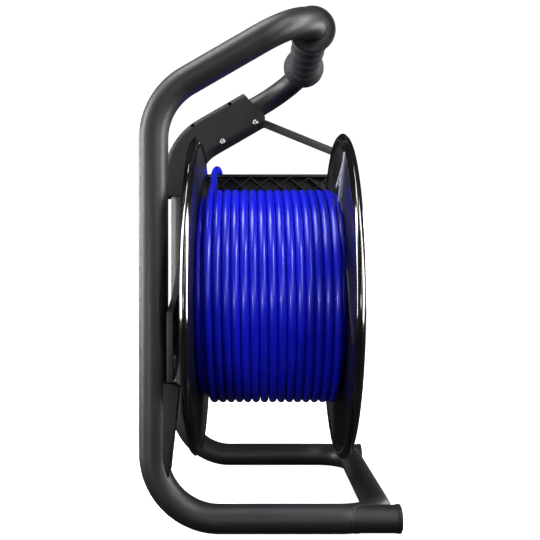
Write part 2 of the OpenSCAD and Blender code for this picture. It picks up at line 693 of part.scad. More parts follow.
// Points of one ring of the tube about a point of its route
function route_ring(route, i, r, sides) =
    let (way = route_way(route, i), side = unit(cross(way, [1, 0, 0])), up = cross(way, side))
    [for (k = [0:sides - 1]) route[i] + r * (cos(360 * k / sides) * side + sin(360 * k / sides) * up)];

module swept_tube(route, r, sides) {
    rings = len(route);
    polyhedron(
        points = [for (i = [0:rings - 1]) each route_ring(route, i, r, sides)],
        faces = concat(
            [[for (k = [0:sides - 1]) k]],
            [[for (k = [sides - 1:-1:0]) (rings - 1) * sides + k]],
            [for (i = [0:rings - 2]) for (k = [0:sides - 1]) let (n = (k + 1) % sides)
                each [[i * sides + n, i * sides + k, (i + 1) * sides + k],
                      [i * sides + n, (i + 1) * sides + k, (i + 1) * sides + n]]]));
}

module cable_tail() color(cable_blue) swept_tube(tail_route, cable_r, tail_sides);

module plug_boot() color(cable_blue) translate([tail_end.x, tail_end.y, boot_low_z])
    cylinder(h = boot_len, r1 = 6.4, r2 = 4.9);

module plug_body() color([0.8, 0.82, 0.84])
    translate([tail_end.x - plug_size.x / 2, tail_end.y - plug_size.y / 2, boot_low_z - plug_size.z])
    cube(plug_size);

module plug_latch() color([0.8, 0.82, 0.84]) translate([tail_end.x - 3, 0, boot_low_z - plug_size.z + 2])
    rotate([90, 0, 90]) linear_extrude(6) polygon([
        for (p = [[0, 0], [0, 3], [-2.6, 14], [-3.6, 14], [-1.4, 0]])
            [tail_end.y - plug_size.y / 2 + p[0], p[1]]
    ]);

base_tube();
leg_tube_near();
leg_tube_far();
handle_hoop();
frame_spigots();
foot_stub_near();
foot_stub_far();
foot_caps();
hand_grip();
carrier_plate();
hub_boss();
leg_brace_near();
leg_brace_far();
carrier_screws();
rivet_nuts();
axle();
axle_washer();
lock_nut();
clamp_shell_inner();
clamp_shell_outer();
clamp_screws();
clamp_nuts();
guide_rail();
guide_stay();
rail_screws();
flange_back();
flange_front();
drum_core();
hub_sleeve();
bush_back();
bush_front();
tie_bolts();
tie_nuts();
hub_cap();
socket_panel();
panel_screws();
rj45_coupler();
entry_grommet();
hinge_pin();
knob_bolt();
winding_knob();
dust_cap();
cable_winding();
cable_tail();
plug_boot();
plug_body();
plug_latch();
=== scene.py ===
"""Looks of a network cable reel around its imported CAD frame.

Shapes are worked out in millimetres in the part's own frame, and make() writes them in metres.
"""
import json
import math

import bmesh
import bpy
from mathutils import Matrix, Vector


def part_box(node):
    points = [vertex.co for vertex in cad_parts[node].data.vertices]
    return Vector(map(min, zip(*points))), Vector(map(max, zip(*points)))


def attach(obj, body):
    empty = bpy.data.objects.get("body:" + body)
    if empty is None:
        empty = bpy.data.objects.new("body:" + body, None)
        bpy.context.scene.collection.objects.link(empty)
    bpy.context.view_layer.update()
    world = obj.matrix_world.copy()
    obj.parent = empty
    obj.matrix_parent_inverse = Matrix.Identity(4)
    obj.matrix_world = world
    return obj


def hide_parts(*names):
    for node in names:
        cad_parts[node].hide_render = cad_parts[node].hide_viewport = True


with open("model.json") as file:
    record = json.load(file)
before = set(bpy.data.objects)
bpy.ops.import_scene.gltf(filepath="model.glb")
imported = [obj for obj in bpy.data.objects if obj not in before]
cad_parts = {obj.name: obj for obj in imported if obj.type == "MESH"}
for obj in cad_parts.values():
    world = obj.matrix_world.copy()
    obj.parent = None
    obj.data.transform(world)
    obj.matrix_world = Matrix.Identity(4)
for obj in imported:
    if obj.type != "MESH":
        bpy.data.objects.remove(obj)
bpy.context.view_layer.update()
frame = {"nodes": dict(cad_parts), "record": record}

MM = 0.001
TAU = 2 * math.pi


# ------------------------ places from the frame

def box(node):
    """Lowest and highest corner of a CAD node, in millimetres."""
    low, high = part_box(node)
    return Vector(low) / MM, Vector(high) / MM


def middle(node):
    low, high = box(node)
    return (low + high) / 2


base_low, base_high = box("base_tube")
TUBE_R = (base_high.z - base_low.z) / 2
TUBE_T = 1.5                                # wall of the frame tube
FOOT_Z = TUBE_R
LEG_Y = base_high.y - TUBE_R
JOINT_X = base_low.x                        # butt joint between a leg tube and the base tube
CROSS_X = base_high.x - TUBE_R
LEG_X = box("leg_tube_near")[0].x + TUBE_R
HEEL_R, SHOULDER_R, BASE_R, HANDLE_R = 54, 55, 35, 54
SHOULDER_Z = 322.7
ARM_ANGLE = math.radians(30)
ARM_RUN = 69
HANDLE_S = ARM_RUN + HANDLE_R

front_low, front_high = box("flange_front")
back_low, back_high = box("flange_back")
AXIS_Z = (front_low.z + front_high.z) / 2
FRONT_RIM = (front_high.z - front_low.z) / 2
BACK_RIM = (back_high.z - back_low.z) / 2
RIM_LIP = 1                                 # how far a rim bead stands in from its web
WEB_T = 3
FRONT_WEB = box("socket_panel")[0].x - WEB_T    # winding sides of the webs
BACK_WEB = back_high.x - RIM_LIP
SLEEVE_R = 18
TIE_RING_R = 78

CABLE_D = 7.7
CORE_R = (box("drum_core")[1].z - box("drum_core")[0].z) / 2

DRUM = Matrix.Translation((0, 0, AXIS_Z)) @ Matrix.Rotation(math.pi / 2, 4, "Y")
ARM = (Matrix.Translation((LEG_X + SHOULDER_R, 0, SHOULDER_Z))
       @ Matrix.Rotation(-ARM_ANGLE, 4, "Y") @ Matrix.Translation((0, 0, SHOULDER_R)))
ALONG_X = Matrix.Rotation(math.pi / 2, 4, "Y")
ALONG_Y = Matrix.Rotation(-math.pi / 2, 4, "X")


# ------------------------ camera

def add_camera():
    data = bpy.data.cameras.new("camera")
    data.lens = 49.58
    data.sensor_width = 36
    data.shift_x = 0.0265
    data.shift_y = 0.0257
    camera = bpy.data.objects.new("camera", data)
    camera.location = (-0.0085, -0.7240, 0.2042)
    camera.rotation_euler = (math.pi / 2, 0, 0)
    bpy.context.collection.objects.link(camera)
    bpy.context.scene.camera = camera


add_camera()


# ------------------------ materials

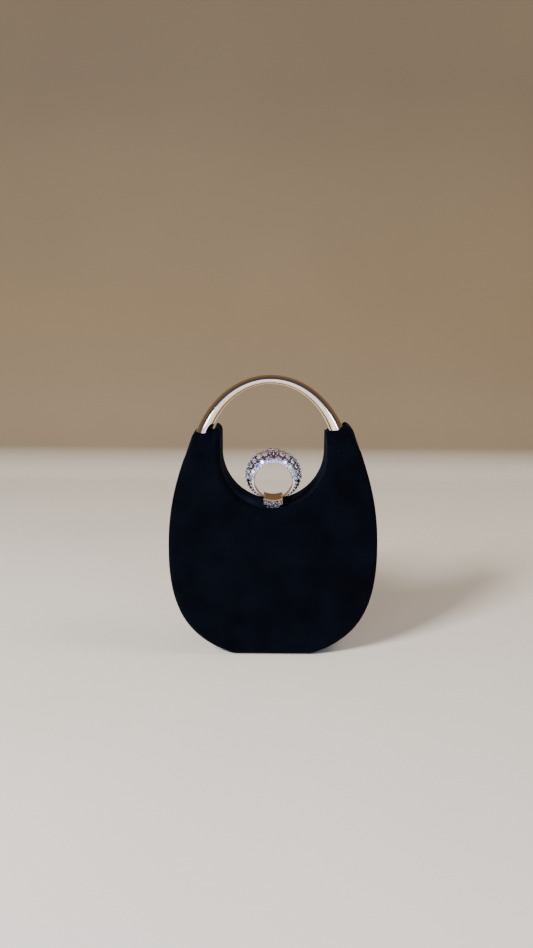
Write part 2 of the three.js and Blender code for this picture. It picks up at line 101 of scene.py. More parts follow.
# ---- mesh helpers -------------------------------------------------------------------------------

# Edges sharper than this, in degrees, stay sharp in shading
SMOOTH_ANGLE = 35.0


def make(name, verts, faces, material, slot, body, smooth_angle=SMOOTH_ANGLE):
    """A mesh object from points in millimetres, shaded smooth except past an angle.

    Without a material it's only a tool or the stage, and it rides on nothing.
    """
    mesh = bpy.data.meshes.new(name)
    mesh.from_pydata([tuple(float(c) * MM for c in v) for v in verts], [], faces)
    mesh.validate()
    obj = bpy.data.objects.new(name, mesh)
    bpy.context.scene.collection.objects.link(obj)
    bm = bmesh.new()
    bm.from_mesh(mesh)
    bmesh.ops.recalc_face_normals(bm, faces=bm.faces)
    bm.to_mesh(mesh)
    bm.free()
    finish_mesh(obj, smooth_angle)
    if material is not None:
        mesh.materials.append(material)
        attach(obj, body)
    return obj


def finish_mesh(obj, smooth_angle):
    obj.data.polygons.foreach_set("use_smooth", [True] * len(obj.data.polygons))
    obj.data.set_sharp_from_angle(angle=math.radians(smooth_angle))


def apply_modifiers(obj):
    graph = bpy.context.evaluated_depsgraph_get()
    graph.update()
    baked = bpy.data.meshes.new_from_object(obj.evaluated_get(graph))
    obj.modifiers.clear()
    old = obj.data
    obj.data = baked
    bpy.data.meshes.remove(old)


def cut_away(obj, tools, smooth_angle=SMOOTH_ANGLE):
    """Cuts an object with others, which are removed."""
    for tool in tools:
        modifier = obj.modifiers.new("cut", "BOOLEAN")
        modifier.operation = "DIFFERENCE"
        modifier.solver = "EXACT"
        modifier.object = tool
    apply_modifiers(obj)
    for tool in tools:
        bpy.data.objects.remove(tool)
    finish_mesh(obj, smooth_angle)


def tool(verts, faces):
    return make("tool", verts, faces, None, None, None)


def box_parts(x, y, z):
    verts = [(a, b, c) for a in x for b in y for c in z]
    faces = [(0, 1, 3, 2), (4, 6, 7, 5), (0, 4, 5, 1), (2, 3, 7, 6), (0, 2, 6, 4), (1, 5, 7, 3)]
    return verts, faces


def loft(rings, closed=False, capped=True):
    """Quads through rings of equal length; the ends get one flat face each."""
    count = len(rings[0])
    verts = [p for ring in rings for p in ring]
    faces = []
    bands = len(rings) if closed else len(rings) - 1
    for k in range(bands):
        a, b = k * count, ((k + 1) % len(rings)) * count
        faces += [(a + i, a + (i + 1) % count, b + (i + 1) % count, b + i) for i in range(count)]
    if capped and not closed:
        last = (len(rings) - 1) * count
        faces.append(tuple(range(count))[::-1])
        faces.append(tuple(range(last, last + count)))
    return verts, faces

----

**Objective**
Give back exactly the lines from the beginning of the records through the line containing "cube(plug_size);", and only those.

**Response**
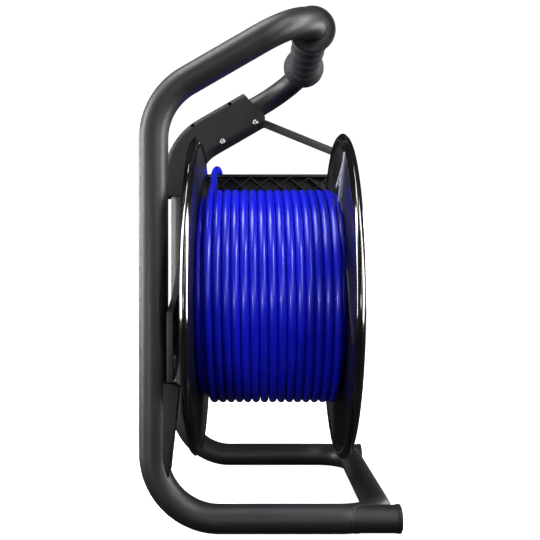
Write part 2 of the OpenSCAD and Blender code for this picture. It picks up at line 693 of part.scad. More parts follow.
// Points of one ring of the tube about a point of its route
function route_ring(route, i, r, sides) =
    let (way = route_way(route, i), side = unit(cross(way, [1, 0, 0])), up = cross(way, side))
    [for (k = [0:sides - 1]) route[i] + r * (cos(360 * k / sides) * side + sin(360 * k / sides) * up)];

module swept_tube(route, r, sides) {
    rings = len(route);
    polyhedron(
        points = [for (i = [0:rings - 1]) each route_ring(route, i, r, sides)],
        faces = concat(
            [[for (k = [0:sides - 1]) k]],
            [[for (k = [sides - 1:-1:0]) (rings - 1) * sides + k]],
            [for (i = [0:rings - 2]) for (k = [0:sides - 1]) let (n = (k + 1) % sides)
                each [[i * sides + n, i * sides + k, (i + 1) * sides + k],
                      [i * sides + n, (i + 1) * sides + k, (i + 1) * sides + n]]]));
}

module cable_tail() color(cable_blue) swept_tube(tail_route, cable_r, tail_sides);

module plug_boot() color(cable_blue) translate([tail_end.x, tail_end.y, boot_low_z])
    cylinder(h = boot_len, r1 = 6.4, r2 = 4.9);

module plug_body() color([0.8, 0.82, 0.84])
    translate([tail_end.x - plug_size.x / 2, tail_end.y - plug_size.y / 2, boot_low_z - plug_size.z])
    cube(plug_size);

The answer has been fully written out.